====== Source excerpt

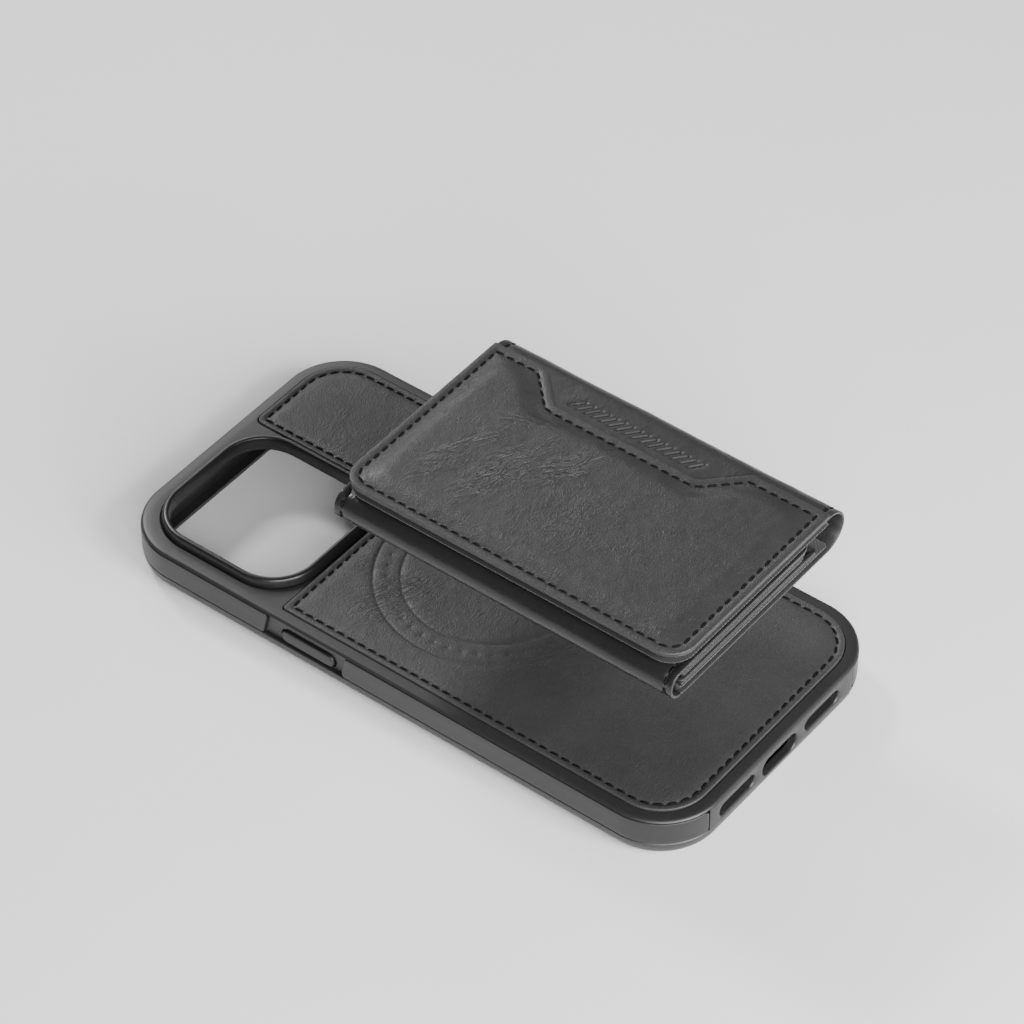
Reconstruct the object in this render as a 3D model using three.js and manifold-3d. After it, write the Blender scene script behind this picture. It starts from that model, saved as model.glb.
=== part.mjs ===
// Phone case with a detachable tri-fold card wallet, in millimetres, +Z up.
// The case lies on the lip of its open front, so its leather back faces up, and the
// wallet floats above the back, on the line along which its magnets meet the case.
// +X runs along the case towards the charging port; the camera window is at -X, -Y.

import * as THREE from 'three';
import { mergeVertices } from 'three/addons/utils/BufferGeometryUtils.js';
import Module from 'manifold-3d';

const wasm = await Module();
wasm.setup();

// ---------------------------------------------------------------- driving dimensions

const PHONE_LENGTH = 159.9;
const PHONE_WIDTH = 76.7;
const PHONE_THICKNESS = 8.25;
const PHONE_CLEARANCE = 0.3;
const CAVITY_CORNER = 14.2;

const END_WALL = 2.05;
const SIDE_WALL = 2.55;
const OUTER_CORNER = 16;
const LIP_THICKNESS = 1.3;
const LIP_INSET = 4.4;

const LINING_THICKNESS = 0.35;
const PLATE_THICKNESS = 1.0;
const SKIN_THICKNESS = 0.6;
const LEATHER_THICKNESS = 1.1;
const RIM_INSET = 3.4;

const LAYER_GAP = 0.05;
const PIECE_GAP = 0.15;

// The wallet's ring is the smaller one, so that it fits between the folds.
const CASE_RING = { inner: 22.7, outer: 28.3 };
const WALLET_RING = { inner: 20.8, outer: 26.0 };
const MAGNET_THICKNESS = 0.5;
const ALIGNMENT_MAGNET = { start: 34, length: 17, width: 5.5 };
const MAGNET_GAP = 0.3;
const MAGNET_DEPTH_GAP = 0.05;

const WALLET_LENGTH = 94.5;
const WALLET_CENTRE_X = 26.75;
const WALLET_BOTTOM = 44;
const WALLET_FOLD_Y = -33;
const WALLET_SPINE_Y = 33;
const INNER_FLAP_TOP = 51.8;
const WALLET_TOP = 56;
const FOLD_THICKNESS = 0.9;
const WALLET_RING_X = 10.75;

// ---------------------------------------------------------------- derived case sizes

const CAVITY_X = PHONE_LENGTH / 2 + PHONE_CLEARANCE;
const CAVITY_Y = PHONE_WIDTH / 2 + PHONE_CLEARANCE;
const OUTER_X = CAVITY_X + END_WALL;
const OUTER_Y = CAVITY_Y + SIDE_WALL;
const CAVITY_TOP = LIP_THICKNESS + PHONE_THICKNESS + 0.45;
const LINING_BOTTOM = CAVITY_TOP + LAYER_GAP;
const PLATE_BOTTOM = LINING_BOTTOM + LINING_THICKNESS + LAYER_GAP;
const PLATE_TOP = PLATE_BOTTOM + PLATE_THICKNESS;
const SKIN_BOTTOM = PLATE_TOP + LAYER_GAP;
const FRAME_TOP = SKIN_BOTTOM + SKIN_THICKNESS;
const LEATHER_TOP = SKIN_BOTTOM + LEATHER_THICKNESS;

// Reach of the cutting shapes beyond the case.
const FAR_BELOW = -5;
const FAR_ABOVE = 30;
const FAR_OUT = 5;

// Straight steps to each rounded corner or circle.
const CASE_STEPS = 5;
const OUTSIDE_STEPS = 10;
const BEZEL_STEPS = 8;
const RING_STEPS = 24;
const DISC_STEPS = 8;
const WALLET_STEPS = 3;

// Camera window: a rounded rectangle, and the raised bezel round it.
const WINDOW = { x0: -76, y0: -34.9, x1: -35.7, y1: 4.6, r: 11 };
const BEZEL_BASE = 1.9;
const BEZEL_HEIGHT = 2.75;
const BEZEL_GAP = 0.2;

// The leather leaves the camera corner bare: it starts at these two edges.
const LEATHER_START_X = -33;
const LEATHER_START_Y = 7.3;

// Side bands: the groove in the frame that holds the inlays and the button bays.
const GROOVE_DEPTH = 1.0;
const GROOVE_LOW = 4.6;
const GROOVE_HIGH = 11.3;
const GROOVE_END_Y = 27.8;
const BAY_SLANT = 1.3;
const NEAR_BAY = [-36.1, -13.3];
const FAR_BAY = [-50.6, -8.4];

const BUTTON_Z = 7.0;
const BUTTON_HEIGHT = 3.5;
const BUTTON_GAP = 0.3;
const BUTTON_DEPTH = 0.3;
const BUTTONS = [
  { name: 'power_button_cover', x: -23.2, length: 15.6, side: -1 },
  { name: 'volume_down_cover', x: -16.0, length: 10.6, side: 1 },
  { name: 'volume_up_cover', x: -29.6, length: 10.6, side: 1 },
  { name: 'action_button_cover', x: -42.6, length: 7.0, side: 1 },
];

const PORT_Y = -1;
const PORT = { width: 13.4, low: 4.3, high: 9.3 };
const SPEAKER = { width: 13.4, low: 5.6, high: 9.3, offset: 16.5 };

// ---------------------------------------------------------------- geometry helpers

function toSolid(geometry) {
  const bare = geometry.clone();
  bare.deleteAttribute('normal');
  bare.deleteAttribute('uv');
  const merged = mergeVertices(bare, 1e-4);
  return new wasm.Manifold(new wasm.Mesh({
    numProp: 3,
    vertProperties: new Float32Array(merged.attributes.position.array),
    triVerts: new Uint32Array(merged.index.array),
  }));
}

function toGeometry(solid) {
  const mesh = solid.getMesh();
  const geometry = new THREE.BufferGeometry();
  geometry.setAttribute('position', new THREE.BufferAttribute(mesh.vertProperties, 3));
  geometry.setIndex(new THREE.BufferAttribute(mesh.triVerts, 1));
  geometry.computeVertexNormals();
  return geometry;
}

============

**Objective:**
Only the lines from the beginning of the material to the line containing "const PIECE_GAP = 0.15;" should be echoed, verbatim and in full.

**Response to the task:**
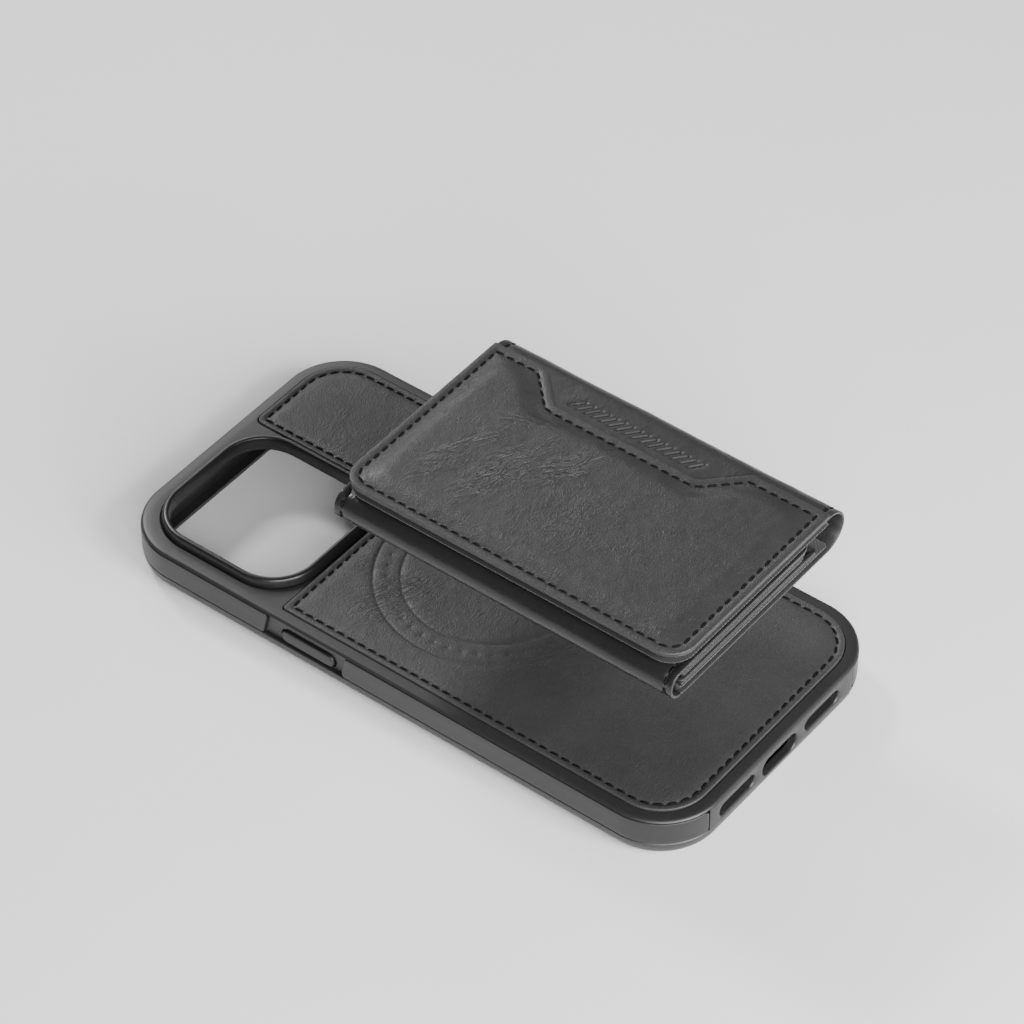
Reconstruct the object in this render as a 3D model using three.js and manifold-3d. After it, write the Blender scene script behind this picture. It starts from that model, saved as model.glb.
=== part.mjs ===
// Phone case with a detachable tri-fold card wallet, in millimetres, +Z up.
// The case lies on the lip of its open front, so its leather back faces up, and the
// wallet floats above the back, on the line along which its magnets meet the case.
// +X runs along the case towards the charging port; the camera window is at -X, -Y.

import * as THREE from 'three';
import { mergeVertices } from 'three/addons/utils/BufferGeometryUtils.js';
import Module from 'manifold-3d';

const wasm = await Module();
wasm.setup();

// ---------------------------------------------------------------- driving dimensions

const PHONE_LENGTH = 159.9;
const PHONE_WIDTH = 76.7;
const PHONE_THICKNESS = 8.25;
const PHONE_CLEARANCE = 0.3;
const CAVITY_CORNER = 14.2;

const END_WALL = 2.05;
const SIDE_WALL = 2.55;
const OUTER_CORNER = 16;
const LIP_THICKNESS = 1.3;
const LIP_INSET = 4.4;

const LINING_THICKNESS = 0.35;
const PLATE_THICKNESS = 1.0;
const SKIN_THICKNESS = 0.6;
const LEATHER_THICKNESS = 1.1;
const RIM_INSET = 3.4;

const LAYER_GAP = 0.05;
const PIECE_GAP = 0.15;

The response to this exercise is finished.